Lines of data:
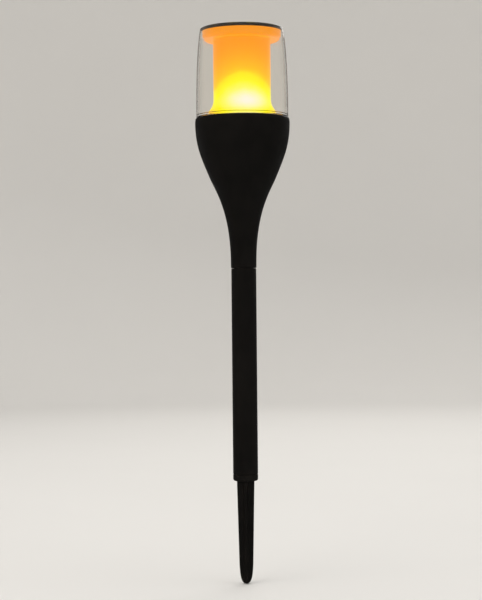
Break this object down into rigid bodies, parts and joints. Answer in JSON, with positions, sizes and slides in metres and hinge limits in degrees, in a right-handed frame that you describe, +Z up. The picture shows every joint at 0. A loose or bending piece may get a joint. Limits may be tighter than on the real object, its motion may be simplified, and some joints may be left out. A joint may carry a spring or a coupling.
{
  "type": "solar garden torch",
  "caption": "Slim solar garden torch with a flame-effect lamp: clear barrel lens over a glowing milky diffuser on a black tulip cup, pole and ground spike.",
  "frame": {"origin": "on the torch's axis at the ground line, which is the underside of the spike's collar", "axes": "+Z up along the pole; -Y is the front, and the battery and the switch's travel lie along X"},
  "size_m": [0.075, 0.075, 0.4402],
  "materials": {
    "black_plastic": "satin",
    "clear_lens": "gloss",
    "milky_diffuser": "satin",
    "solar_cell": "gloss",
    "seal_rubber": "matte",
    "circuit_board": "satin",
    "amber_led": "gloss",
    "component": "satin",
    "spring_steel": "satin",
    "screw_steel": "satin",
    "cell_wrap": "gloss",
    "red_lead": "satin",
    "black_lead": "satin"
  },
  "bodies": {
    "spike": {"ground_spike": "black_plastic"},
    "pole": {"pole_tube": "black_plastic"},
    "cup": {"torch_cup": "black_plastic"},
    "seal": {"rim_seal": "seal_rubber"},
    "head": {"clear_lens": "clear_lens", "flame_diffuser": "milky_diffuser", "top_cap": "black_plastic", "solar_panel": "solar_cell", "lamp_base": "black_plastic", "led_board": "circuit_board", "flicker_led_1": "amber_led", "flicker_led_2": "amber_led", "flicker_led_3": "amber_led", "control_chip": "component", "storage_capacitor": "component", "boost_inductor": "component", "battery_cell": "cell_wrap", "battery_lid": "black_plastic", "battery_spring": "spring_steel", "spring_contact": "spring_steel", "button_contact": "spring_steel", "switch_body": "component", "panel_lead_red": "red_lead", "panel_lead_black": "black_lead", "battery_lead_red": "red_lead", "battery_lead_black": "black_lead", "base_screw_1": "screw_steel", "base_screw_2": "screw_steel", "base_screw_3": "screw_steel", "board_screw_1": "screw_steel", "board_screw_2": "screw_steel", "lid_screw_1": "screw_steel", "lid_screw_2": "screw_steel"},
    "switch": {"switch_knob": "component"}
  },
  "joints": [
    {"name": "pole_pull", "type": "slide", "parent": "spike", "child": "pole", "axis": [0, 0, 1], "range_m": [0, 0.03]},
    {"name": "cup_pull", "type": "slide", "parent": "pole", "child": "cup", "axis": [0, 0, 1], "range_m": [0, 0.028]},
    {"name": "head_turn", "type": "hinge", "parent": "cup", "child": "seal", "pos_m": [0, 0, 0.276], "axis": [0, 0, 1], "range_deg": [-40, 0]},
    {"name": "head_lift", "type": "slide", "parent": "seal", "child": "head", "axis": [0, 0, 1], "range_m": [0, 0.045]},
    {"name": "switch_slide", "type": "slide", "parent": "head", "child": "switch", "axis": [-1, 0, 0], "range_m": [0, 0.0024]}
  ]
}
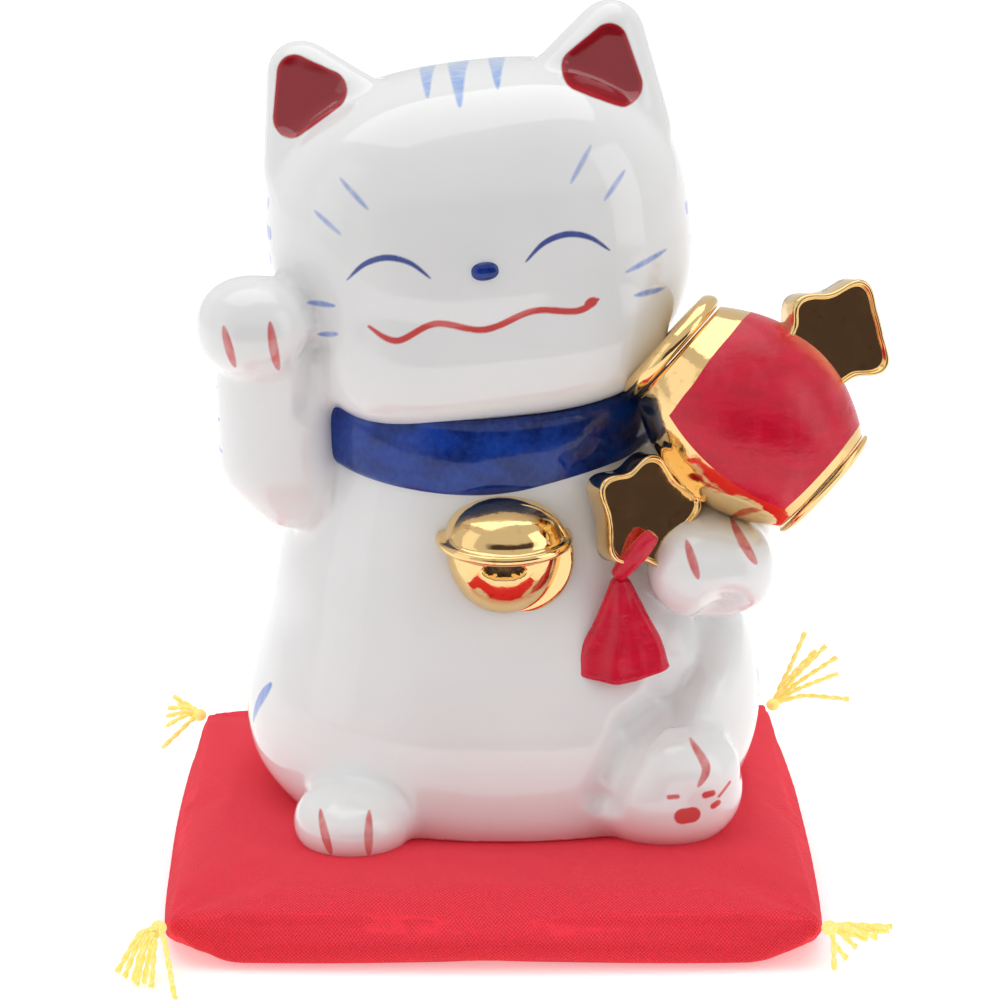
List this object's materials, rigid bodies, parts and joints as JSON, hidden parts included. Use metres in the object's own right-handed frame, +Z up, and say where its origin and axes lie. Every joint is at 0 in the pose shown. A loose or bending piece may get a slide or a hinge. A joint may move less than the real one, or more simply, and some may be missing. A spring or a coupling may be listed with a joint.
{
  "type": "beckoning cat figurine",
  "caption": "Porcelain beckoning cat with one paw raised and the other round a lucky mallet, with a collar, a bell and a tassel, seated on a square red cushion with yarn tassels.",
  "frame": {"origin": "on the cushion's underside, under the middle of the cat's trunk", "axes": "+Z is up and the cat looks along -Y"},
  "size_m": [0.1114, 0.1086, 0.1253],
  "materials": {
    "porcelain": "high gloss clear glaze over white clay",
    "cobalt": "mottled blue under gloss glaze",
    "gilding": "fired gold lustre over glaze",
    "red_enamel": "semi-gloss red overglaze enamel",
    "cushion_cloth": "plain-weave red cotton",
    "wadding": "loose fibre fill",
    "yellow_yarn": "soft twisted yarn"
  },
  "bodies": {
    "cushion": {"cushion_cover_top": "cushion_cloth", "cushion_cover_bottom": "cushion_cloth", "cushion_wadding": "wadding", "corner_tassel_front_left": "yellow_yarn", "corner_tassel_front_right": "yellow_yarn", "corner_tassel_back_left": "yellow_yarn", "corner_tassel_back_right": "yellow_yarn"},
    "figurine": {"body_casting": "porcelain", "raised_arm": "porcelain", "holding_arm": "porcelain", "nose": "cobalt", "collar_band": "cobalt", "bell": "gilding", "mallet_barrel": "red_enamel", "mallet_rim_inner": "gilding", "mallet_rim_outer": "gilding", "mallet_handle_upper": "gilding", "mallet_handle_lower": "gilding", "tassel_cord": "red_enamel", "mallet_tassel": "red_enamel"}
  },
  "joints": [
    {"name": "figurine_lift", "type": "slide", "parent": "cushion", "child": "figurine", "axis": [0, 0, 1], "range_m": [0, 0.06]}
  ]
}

▶ _EXERCISE DIRECTIONS_
Please output the entire listing exactly as it stands.

▶ _EXERCISE RESPONSE_
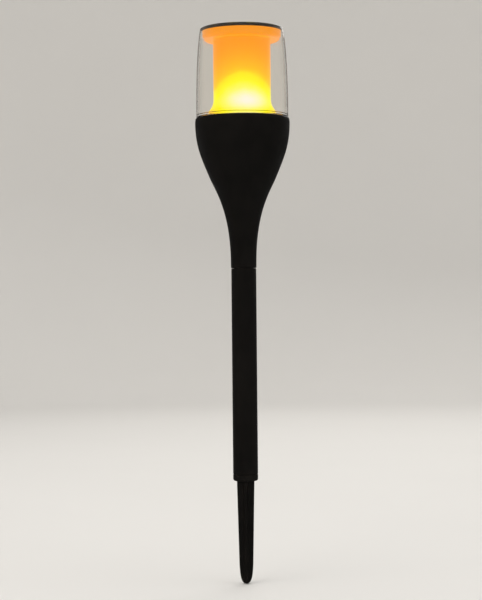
Break this object down into rigid bodies, parts and joints. Answer in JSON, with positions, sizes and slides in metres and hinge limits in degrees, in a right-handed frame that you describe, +Z up. The picture shows every joint at 0. A loose or bending piece may get a joint. Limits may be tighter than on the real object, its motion may be simplified, and some joints may be left out. A joint may carry a spring or a coupling.
{
  "type": "solar garden torch",
  "caption": "Slim solar garden torch with a flame-effect lamp: clear barrel lens over a glowing milky diffuser on a black tulip cup, pole and ground spike.",
  "frame": {"origin": "on the torch's axis at the ground line, which is the underside of the spike's collar", "axes": "+Z up along the pole; -Y is the front, and the battery and the switch's travel lie along X"},
  "size_m": [0.075, 0.075, 0.4402],
  "materials": {
    "black_plastic": "satin",
    "clear_lens": "gloss",
    "milky_diffuser": "satin",
    "solar_cell": "gloss",
    "seal_rubber": "matte",
    "circuit_board": "satin",
    "amber_led": "gloss",
    "component": "satin",
    "spring_steel": "satin",
    "screw_steel": "satin",
    "cell_wrap": "gloss",
    "red_lead": "satin",
    "black_lead": "satin"
  },
  "bodies": {
    "spike": {"ground_spike": "black_plastic"},
    "pole": {"pole_tube": "black_plastic"},
    "cup": {"torch_cup": "black_plastic"},
    "seal": {"rim_seal": "seal_rubber"},
    "head": {"clear_lens": "clear_lens", "flame_diffuser": "milky_diffuser", "top_cap": "black_plastic", "solar_panel": "solar_cell", "lamp_base": "black_plastic", "led_board": "circuit_board", "flicker_led_1": "amber_led", "flicker_led_2": "amber_led", "flicker_led_3": "amber_led", "control_chip": "component", "storage_capacitor": "component", "boost_inductor": "component", "battery_cell": "cell_wrap", "battery_lid": "black_plastic", "battery_spring": "spring_steel", "spring_contact": "spring_steel", "button_contact": "spring_steel", "switch_body": "component", "panel_lead_red": "red_lead", "panel_lead_black": "black_lead", "battery_lead_red": "red_lead", "battery_lead_black": "black_lead", "base_screw_1": "screw_steel", "base_screw_2": "screw_steel", "base_screw_3": "screw_steel", "board_screw_1": "screw_steel", "board_screw_2": "screw_steel", "lid_screw_1": "screw_steel", "lid_screw_2": "screw_steel"},
    "switch": {"switch_knob": "component"}
  },
  "joints": [
    {"name": "pole_pull", "type": "slide", "parent": "spike", "child": "pole", "axis": [0, 0, 1], "range_m": [0, 0.03]},
    {"name": "cup_pull", "type": "slide", "parent": "pole", "child": "cup", "axis": [0, 0, 1], "range_m": [0, 0.028]},
    {"name": "head_turn", "type": "hinge", "parent": "cup", "child": "seal", "pos_m": [0, 0, 0.276], "axis": [0, 0, 1], "range_deg": [-40, 0]},
    {"name": "head_lift", "type": "slide", "parent": "seal", "child": "head", "axis": [0, 0, 1], "range_m": [0, 0.045]},
    {"name": "switch_slide", "type": "slide", "parent": "head", "child": "switch", "axis": [-1, 0, 0], "range_m": [0, 0.0024]}
  ]
}
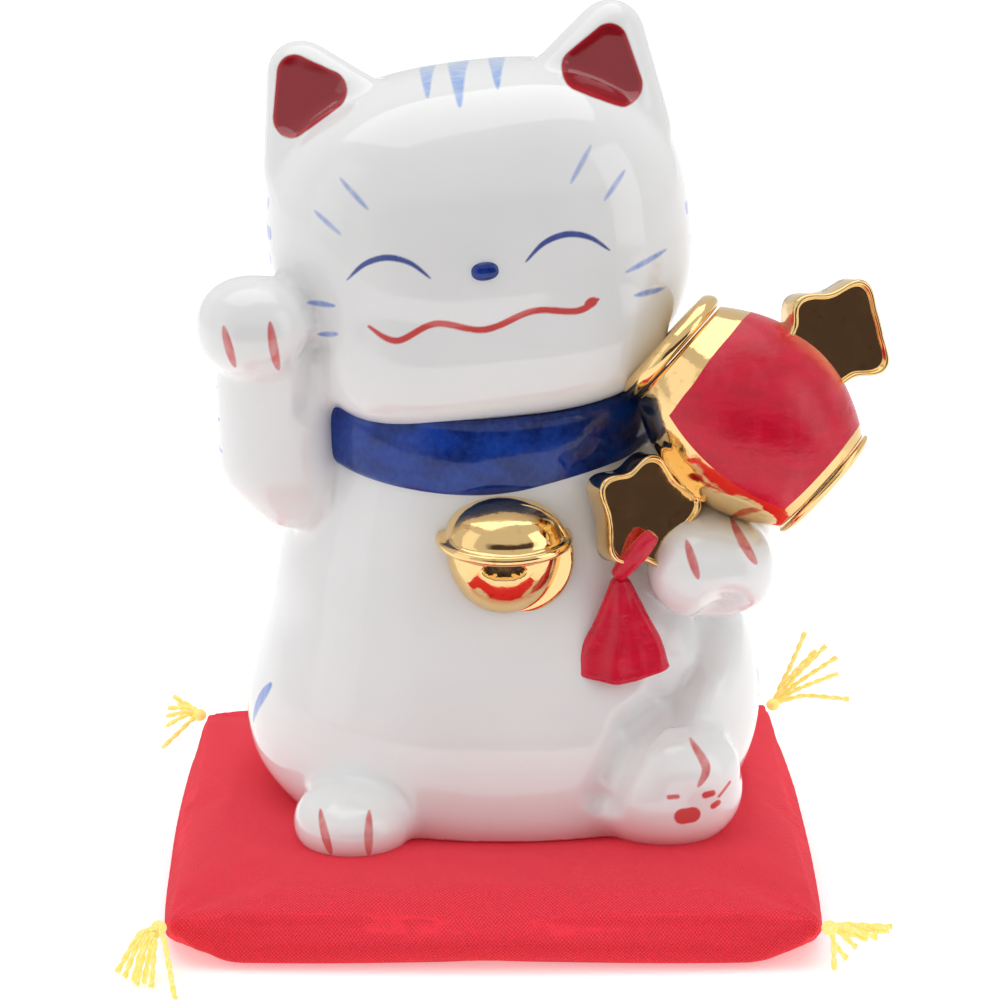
List this object's materials, rigid bodies, parts and joints as JSON, hidden parts included. Use metres in the object's own right-handed frame, +Z up, and say where its origin and axes lie. Every joint is at 0 in the pose shown. A loose or bending piece may get a slide or a hinge. A joint may move less than the real one, or more simply, and some may be missing. A spring or a coupling may be listed with a joint.
{
  "type": "beckoning cat figurine",
  "caption": "Porcelain beckoning cat with one paw raised and the other round a lucky mallet, with a collar, a bell and a tassel, seated on a square red cushion with yarn tassels.",
  "frame": {"origin": "on the cushion's underside, under the middle of the cat's trunk", "axes": "+Z is up and the cat looks along -Y"},
  "size_m": [0.1114, 0.1086, 0.1253],
  "materials": {
    "porcelain": "high gloss clear glaze over white clay",
    "cobalt": "mottled blue under gloss glaze",
    "gilding": "fired gold lustre over glaze",
    "red_enamel": "semi-gloss red overglaze enamel",
    "cushion_cloth": "plain-weave red cotton",
    "wadding": "loose fibre fill",
    "yellow_yarn": "soft twisted yarn"
  },
  "bodies": {
    "cushion": {"cushion_cover_top": "cushion_cloth", "cushion_cover_bottom": "cushion_cloth", "cushion_wadding": "wadding", "corner_tassel_front_left": "yellow_yarn", "corner_tassel_front_right": "yellow_yarn", "corner_tassel_back_left": "yellow_yarn", "corner_tassel_back_right": "yellow_yarn"},
    "figurine": {"body_casting": "porcelain", "raised_arm": "porcelain", "holding_arm": "porcelain", "nose": "cobalt", "collar_band": "cobalt", "bell": "gilding", "mallet_barrel": "red_enamel", "mallet_rim_inner": "gilding", "mallet_rim_outer": "gilding", "mallet_handle_upper": "gilding", "mallet_handle_lower": "gilding", "tassel_cord": "red_enamel", "mallet_tassel": "red_enamel"}
  },
  "joints": [
    {"name": "figurine_lift", "type": "slide", "parent": "cushion", "child": "figurine", "axis": [0, 0, 1], "range_m": [0, 0.06]}
  ]
}